Arod is a cancer. The way Barry Bonds is like a cancer. There are reasons why certain players don't win rings, and it
has everything to do with attitude. It has to do with caring about others more then caring about yourself. I played ball with
guys who were selfish like Bonds and Arod, and they were a cancer to the team. I guess you'd have to play with guys like
this in order to appreciate and understand it. Now, I also played with guys like Jeter, who always spoke how the team was
more important then themselves. Then take into consideration that Jeter's stats aren't that far off of Arod's, and it's a no brainer.
Heck, if your question was who would you have taken, Kirk Gibson or Arod, then it's Kirk Gibson in a country second.
If you asked me, who would you take, Mike Lowell or Arod, it's Mike Lowell in a country second. It isn't even close.
To those who understand no explanation is necessary.
To those who don't understand, no explanation would suffice.
fitz - I agreed with everything you said up until that point - Arod's numbers blows Jeter's away, and its not even close.
I always make the comparison of haivng ARod or Bonds walking into your clubhouse to having the CEO walk into the lunchroom discussion. Yeah, the CEO might be a decent guy, but the conversation and any laughing or joking immediately stops and the situation becomes uncomfortable for all. I picture the same thing happening with Bonds or ARod. I get the feeling guys in clubhouse act differently when they're around, for fear of pissing them off or something, and that's not good for team morale.
<< <i>CtSoxfan,
Unfortunately I couldn't add Nomar to the comparison due to the turn his career took.
I was a big fan of Nomar during those years too. He may have been my favorite modern(live ball era) player. He was a joy to watch swing the lumber. >>
I agree with you. It's unfortunate that the way his career turned seems to have caused a lot of people to forget how good he was back then. He definitely doesn't have the career longevity of either Arod or Jeter to warrant inclusion in this comparison. Who knows what would have happened, or what the fortunes of the Red Sox might have been, if he stayed healthy.
As for Rodriguez being a "cancer", I'm not sure how we measure that. I'm hard pressed to think of a season where A-Rod's team "should" have won a World Series, or "should" have done better than they did. I do recall his stint here in Dallas where he did about all he could to drag our crappy team to respectability, but the idea of blaming Rodriguez rather than the crappy rest of the team when it didn't happen never occurred to me. In any event, our offense improved, so I'd be blaming him for the fact that our pitching collapsed. Why I would do that is not clear.

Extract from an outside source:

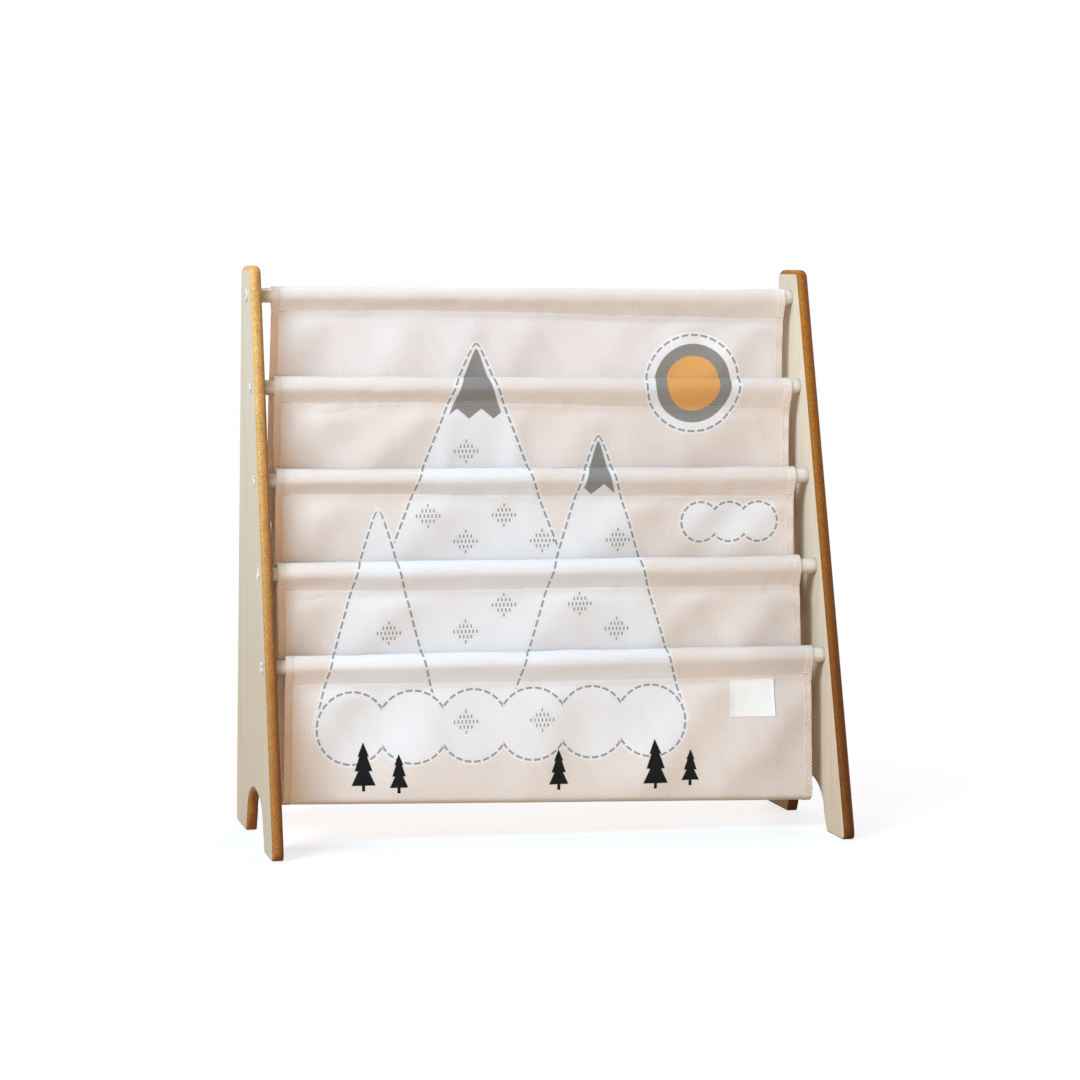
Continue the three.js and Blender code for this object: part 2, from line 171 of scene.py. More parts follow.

I think the idea of blaming Rodriguez for the failures of his teammates probably took hold when the Mariners improved so dramatically the year after he left (and ignoring that they went right back to their old level the year after that and stayed there). I guess we can never know for sure if the two were related, but personally I would be more inclined to want Rodriguez on my team rather than any of the whiny brats who allowed any personal feelings they had for Rodriguez to affect their performance on the field. Of course, I don't think the Mariners were whiny brats as the cancer theory implies; I think the pieces happened to fall together that year and that year only for a good but unremarkable team.